Extracted records:
::::
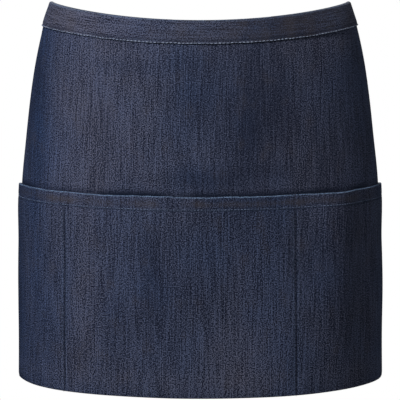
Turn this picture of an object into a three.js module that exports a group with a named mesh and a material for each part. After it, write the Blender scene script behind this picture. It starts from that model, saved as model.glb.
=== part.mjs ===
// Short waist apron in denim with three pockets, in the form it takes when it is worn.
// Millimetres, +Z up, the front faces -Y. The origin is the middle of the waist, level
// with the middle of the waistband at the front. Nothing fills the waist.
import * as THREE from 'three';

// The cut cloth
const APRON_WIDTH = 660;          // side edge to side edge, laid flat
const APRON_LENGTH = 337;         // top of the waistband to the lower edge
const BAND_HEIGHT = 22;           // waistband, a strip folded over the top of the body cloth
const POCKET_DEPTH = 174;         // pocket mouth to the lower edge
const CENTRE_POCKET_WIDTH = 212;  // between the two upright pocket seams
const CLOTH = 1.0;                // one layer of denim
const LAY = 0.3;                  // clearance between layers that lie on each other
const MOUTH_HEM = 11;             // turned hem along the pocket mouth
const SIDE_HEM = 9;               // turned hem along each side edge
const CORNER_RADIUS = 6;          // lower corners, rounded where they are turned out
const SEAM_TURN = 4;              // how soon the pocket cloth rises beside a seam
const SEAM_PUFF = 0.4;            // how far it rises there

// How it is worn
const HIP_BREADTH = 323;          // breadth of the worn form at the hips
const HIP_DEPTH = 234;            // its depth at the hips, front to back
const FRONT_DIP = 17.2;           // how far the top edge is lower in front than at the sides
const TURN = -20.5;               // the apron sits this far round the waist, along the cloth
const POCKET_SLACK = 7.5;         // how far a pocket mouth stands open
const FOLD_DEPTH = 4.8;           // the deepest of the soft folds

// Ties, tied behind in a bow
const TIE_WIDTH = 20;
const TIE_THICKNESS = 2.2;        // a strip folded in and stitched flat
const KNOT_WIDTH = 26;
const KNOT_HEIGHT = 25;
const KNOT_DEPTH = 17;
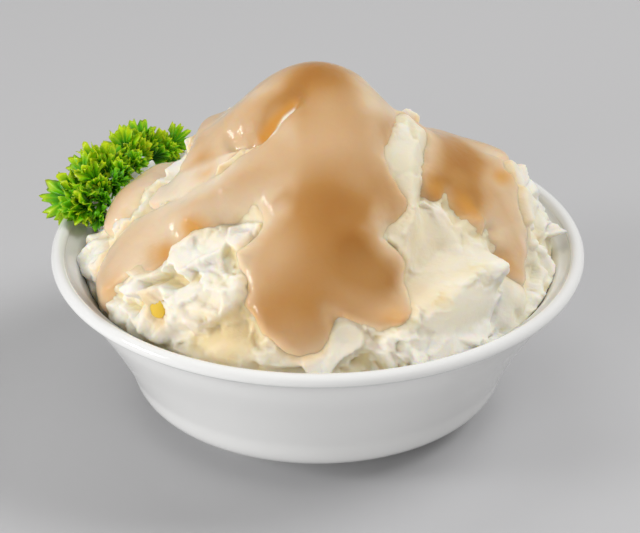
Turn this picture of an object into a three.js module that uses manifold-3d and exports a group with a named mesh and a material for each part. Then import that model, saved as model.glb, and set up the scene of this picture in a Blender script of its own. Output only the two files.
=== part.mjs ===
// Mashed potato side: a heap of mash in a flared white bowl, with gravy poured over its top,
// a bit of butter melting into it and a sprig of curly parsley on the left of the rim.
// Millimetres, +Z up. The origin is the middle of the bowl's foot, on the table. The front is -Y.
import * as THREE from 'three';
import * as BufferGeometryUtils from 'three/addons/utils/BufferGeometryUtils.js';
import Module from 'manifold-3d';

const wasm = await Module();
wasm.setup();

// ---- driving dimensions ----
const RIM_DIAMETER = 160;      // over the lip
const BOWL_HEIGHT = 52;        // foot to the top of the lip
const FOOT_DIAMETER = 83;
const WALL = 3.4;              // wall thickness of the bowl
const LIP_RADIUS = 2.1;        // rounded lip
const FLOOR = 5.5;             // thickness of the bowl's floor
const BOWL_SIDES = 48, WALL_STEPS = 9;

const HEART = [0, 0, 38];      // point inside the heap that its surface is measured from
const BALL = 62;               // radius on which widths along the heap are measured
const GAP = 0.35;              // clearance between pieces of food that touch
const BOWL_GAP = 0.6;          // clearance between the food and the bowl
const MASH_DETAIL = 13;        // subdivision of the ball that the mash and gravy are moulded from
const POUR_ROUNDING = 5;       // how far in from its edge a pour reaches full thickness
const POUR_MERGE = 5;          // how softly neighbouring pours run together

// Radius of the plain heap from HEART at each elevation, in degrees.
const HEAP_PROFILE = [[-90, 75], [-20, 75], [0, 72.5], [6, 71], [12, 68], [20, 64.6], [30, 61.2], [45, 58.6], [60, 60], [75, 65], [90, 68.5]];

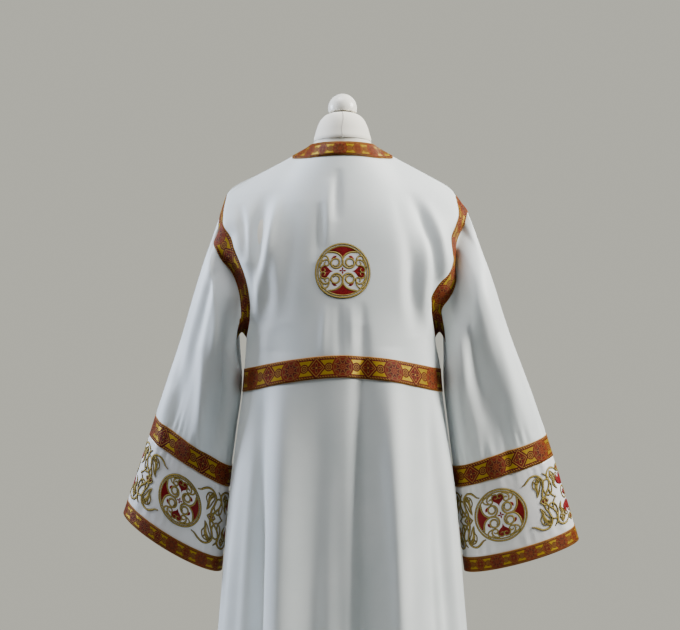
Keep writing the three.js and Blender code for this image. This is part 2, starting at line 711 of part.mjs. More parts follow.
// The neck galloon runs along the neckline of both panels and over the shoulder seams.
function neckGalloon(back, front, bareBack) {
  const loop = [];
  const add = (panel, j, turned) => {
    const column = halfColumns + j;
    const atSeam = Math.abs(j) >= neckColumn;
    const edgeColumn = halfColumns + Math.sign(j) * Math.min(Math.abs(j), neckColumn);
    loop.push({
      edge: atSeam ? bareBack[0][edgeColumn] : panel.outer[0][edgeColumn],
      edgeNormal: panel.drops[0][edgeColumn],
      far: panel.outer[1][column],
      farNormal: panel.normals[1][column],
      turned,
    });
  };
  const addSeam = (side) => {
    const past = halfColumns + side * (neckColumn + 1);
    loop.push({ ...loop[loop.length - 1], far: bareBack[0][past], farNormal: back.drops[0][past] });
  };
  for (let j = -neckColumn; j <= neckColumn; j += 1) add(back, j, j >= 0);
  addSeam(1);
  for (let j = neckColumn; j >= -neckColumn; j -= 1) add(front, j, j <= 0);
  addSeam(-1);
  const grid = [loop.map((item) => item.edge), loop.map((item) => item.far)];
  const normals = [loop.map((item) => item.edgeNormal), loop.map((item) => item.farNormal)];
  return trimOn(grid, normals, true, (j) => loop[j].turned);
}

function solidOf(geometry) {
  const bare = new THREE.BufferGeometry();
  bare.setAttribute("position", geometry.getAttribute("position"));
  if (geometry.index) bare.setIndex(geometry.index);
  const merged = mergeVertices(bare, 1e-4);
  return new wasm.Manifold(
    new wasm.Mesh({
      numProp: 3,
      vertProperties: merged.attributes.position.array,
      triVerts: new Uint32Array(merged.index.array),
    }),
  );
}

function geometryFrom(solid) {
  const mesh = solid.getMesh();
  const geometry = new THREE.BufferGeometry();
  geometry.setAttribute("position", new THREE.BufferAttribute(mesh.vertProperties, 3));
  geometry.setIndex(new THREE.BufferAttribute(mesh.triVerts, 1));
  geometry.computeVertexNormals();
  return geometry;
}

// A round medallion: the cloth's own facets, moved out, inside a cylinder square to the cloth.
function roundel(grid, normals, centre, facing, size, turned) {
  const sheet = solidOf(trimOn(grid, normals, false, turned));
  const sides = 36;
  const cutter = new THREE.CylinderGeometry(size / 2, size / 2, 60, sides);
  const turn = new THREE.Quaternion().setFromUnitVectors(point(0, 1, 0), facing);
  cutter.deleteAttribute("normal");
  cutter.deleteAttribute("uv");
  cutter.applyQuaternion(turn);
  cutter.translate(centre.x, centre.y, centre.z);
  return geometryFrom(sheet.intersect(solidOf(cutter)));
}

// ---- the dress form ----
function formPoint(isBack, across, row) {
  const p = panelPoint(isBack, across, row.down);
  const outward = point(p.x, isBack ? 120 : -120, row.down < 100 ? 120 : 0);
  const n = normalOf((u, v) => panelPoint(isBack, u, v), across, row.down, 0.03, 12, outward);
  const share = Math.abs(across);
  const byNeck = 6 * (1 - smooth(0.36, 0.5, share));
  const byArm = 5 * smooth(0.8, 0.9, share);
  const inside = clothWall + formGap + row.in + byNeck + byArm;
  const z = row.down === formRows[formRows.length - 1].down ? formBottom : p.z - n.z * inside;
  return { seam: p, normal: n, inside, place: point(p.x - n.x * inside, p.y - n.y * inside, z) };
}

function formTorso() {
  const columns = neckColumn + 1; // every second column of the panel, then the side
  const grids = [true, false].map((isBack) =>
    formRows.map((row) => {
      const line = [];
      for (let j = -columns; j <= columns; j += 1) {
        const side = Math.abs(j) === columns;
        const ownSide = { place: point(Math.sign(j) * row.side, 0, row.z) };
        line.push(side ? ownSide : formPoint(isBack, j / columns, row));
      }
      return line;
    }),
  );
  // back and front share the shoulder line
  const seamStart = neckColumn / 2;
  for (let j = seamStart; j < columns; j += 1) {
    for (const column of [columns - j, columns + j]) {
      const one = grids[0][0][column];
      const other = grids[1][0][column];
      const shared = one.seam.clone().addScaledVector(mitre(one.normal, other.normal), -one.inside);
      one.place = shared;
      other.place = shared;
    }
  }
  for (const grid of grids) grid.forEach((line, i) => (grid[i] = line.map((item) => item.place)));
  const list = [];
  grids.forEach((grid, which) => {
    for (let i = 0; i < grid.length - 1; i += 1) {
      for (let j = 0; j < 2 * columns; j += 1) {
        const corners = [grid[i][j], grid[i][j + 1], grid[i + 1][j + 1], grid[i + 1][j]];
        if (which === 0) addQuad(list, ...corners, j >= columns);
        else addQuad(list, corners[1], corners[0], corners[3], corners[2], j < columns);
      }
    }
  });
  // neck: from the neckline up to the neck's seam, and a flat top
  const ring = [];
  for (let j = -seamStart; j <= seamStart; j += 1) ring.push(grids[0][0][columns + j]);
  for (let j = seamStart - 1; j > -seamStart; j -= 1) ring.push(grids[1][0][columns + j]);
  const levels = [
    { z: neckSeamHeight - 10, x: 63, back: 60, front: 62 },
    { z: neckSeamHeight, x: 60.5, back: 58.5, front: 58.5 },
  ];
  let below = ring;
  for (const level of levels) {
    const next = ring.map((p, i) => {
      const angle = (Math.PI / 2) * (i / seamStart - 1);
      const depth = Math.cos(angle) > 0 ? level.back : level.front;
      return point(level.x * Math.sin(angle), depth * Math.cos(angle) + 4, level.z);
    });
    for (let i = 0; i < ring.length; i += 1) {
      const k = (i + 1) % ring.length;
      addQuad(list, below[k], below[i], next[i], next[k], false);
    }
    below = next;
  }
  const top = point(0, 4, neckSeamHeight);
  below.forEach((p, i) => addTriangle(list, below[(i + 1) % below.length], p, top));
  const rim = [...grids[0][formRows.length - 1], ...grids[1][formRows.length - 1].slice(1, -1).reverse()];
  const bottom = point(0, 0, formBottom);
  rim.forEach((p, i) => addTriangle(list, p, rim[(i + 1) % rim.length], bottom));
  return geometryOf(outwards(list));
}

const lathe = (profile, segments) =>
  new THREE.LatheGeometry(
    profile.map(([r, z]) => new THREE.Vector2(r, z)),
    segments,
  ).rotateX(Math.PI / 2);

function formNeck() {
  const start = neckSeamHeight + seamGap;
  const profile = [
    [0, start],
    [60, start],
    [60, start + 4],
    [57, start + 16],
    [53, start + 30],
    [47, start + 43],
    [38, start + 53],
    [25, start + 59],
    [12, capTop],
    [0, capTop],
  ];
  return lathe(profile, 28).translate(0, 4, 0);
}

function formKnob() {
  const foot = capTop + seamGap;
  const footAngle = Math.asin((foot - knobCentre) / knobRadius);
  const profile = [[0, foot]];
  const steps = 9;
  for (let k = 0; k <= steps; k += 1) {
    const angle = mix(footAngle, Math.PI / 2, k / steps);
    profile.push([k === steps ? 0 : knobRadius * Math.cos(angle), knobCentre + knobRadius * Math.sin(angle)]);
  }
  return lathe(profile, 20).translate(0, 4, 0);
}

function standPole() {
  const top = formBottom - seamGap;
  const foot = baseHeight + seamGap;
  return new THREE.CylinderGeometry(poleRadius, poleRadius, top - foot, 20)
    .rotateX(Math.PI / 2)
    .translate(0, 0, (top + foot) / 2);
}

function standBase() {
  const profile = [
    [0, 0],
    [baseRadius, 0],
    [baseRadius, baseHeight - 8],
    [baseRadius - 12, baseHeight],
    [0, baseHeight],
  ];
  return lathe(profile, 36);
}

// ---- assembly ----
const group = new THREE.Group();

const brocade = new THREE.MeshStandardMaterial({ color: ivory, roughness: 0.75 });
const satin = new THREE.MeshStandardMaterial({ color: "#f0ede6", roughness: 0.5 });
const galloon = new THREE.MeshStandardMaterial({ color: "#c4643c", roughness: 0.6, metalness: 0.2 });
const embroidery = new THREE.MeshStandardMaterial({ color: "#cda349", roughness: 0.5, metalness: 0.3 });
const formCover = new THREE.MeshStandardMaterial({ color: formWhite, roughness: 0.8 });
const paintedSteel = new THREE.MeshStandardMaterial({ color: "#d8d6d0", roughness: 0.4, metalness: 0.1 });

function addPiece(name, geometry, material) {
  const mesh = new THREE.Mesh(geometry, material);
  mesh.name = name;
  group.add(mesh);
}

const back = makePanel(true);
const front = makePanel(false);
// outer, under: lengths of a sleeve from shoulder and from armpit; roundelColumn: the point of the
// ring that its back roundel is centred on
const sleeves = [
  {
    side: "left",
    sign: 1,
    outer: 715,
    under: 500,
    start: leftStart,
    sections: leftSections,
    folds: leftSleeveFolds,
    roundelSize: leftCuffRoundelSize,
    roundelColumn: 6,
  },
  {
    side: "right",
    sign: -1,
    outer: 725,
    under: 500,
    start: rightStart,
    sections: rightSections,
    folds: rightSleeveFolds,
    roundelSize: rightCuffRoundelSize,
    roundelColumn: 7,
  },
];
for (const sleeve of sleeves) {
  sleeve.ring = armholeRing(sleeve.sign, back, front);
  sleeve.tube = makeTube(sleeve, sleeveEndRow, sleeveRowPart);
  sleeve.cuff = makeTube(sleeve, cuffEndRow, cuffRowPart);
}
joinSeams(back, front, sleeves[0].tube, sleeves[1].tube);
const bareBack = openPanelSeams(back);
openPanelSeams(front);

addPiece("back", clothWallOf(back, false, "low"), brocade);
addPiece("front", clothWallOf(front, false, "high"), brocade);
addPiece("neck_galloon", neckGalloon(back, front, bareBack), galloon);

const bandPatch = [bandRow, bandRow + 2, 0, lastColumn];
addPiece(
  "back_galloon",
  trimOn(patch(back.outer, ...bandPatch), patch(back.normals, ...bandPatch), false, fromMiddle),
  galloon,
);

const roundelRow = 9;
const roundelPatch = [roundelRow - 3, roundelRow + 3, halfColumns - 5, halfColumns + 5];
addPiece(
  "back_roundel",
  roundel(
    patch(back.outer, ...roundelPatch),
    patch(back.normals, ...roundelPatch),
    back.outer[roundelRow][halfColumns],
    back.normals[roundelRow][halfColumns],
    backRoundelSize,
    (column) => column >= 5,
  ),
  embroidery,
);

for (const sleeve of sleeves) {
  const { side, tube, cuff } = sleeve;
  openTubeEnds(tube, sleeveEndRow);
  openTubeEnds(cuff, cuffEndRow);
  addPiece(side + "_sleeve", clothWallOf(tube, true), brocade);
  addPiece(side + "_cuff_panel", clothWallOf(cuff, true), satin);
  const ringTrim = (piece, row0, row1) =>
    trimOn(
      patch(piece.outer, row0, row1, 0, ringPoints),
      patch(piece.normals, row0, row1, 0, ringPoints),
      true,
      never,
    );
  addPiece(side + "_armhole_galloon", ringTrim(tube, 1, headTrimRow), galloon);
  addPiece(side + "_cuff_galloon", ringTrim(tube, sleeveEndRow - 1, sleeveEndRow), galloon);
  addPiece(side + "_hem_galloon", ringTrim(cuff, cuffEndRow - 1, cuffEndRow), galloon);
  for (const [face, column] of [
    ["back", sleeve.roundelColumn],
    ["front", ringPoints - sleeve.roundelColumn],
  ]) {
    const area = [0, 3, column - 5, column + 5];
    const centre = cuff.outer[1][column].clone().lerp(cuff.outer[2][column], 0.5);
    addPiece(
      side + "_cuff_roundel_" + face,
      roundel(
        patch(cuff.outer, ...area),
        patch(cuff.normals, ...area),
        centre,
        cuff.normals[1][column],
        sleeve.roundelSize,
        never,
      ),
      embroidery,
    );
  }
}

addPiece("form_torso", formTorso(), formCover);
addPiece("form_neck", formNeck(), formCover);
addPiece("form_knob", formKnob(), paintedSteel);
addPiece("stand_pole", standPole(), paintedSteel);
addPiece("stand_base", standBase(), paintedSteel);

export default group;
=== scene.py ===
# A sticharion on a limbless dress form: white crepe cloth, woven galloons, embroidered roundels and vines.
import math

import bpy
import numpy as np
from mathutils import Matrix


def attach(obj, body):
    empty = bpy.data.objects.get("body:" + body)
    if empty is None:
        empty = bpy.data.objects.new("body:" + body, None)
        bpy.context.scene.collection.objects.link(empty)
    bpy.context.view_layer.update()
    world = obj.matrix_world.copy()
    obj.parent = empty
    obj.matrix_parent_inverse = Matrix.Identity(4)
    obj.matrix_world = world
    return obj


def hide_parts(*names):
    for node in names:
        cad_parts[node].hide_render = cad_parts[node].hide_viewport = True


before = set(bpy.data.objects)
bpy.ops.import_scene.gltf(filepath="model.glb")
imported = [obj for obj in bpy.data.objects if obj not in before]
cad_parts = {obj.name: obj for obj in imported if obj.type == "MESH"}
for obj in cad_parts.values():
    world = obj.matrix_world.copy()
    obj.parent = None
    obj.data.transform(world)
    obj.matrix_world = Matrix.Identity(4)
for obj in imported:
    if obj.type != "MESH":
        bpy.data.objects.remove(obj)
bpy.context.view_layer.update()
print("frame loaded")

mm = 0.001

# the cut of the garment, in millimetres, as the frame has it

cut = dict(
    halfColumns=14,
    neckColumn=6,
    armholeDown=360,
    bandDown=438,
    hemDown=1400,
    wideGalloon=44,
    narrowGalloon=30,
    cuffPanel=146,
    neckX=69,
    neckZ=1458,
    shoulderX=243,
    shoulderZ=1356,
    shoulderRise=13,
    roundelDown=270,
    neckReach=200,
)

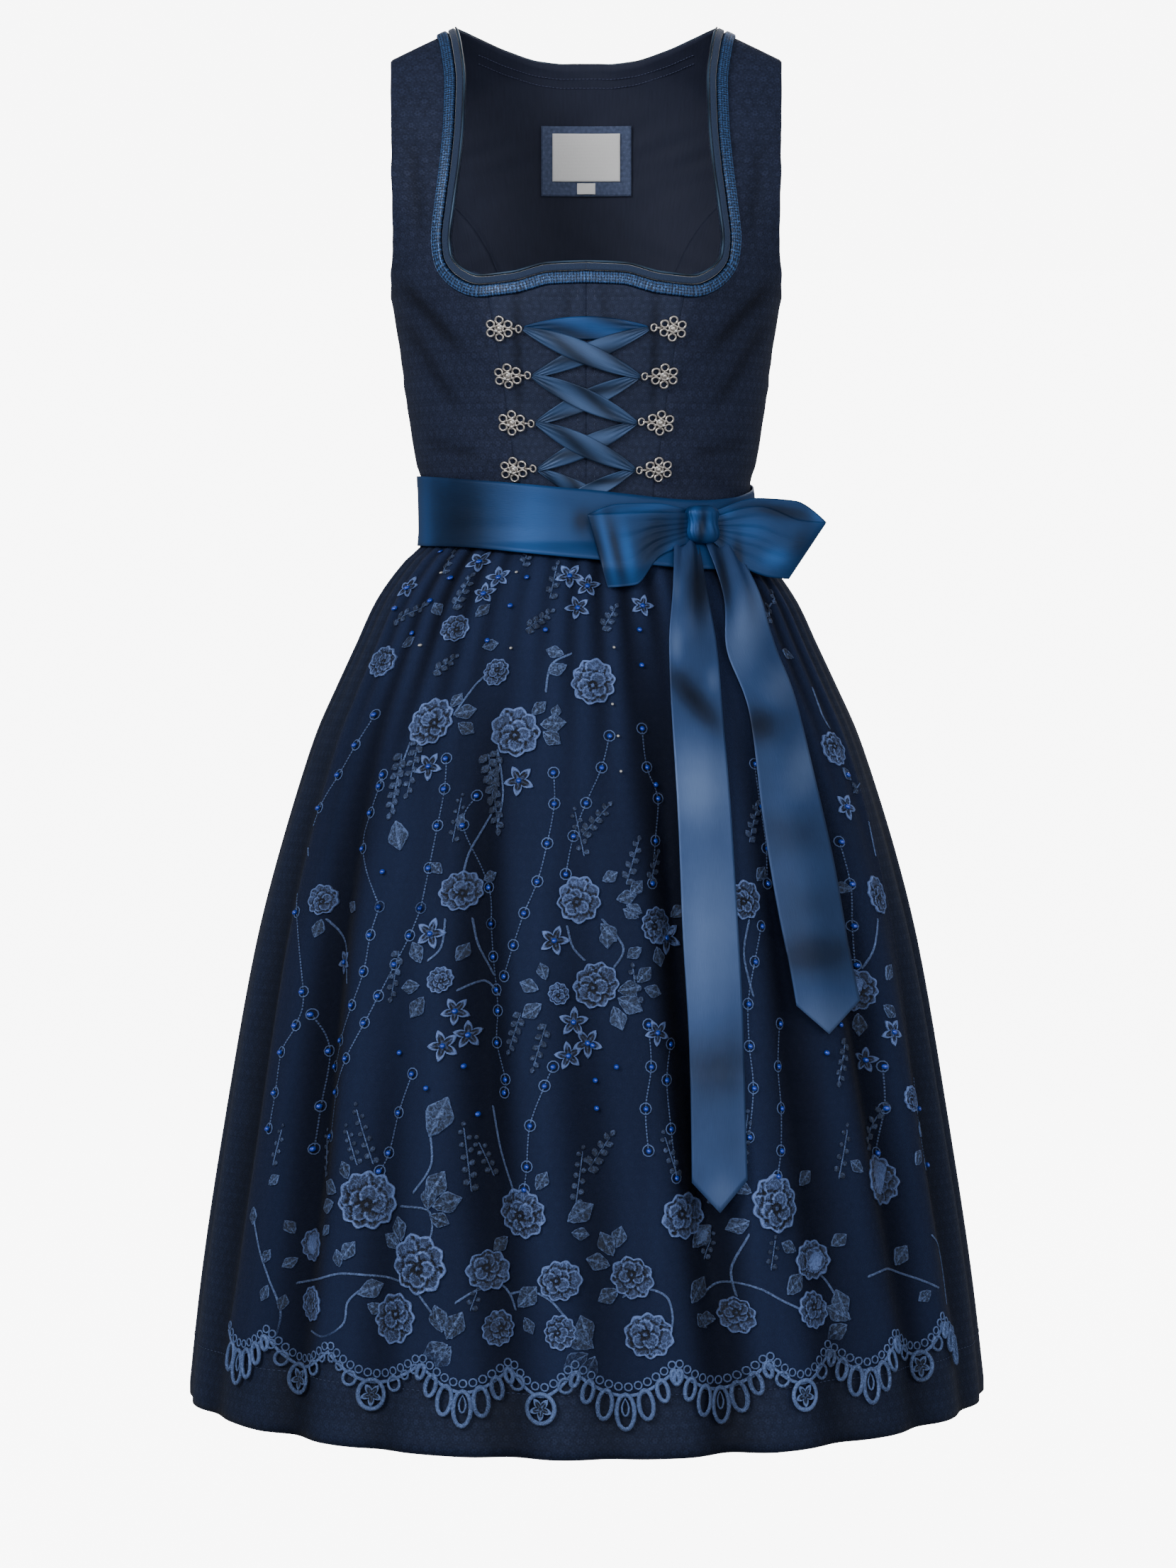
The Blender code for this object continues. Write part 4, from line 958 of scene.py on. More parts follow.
::::
_Required work_: Everything from the line with "const area = [0, 3, column" through the line with "obj.matrix_world = world", both ends included, should be repeated exactly; nothing else should appear.

_Result below_:
    const area = [0, 3, column - 5, column + 5];
    const centre = cuff.outer[1][column].clone().lerp(cuff.outer[2][column], 0.5);
    addPiece(
      side + "_cuff_roundel_" + face,
      roundel(
        patch(cuff.outer, ...area),
        patch(cuff.normals, ...area),
        centre,
        cuff.normals[1][column],
        sleeve.roundelSize,
        never,
      ),
      embroidery,
    );
  }
}

addPiece("form_torso", formTorso(), formCover);
addPiece("form_neck", formNeck(), formCover);
addPiece("form_knob", formKnob(), paintedSteel);
addPiece("stand_pole", standPole(), paintedSteel);
addPiece("stand_base", standBase(), paintedSteel);

export default group;
=== scene.py ===
# A sticharion on a limbless dress form: white crepe cloth, woven galloons, embroidered roundels and vines.
import math

import bpy
import numpy as np
from mathutils import Matrix


def attach(obj, body):
    empty = bpy.data.objects.get("body:" + body)
    if empty is None:
        empty = bpy.data.objects.new("body:" + body, None)
        bpy.context.scene.collection.objects.link(empty)
    bpy.context.view_layer.update()
    world = obj.matrix_world.copy()
    obj.parent = empty
    obj.matrix_parent_inverse = Matrix.Identity(4)
    obj.matrix_world = world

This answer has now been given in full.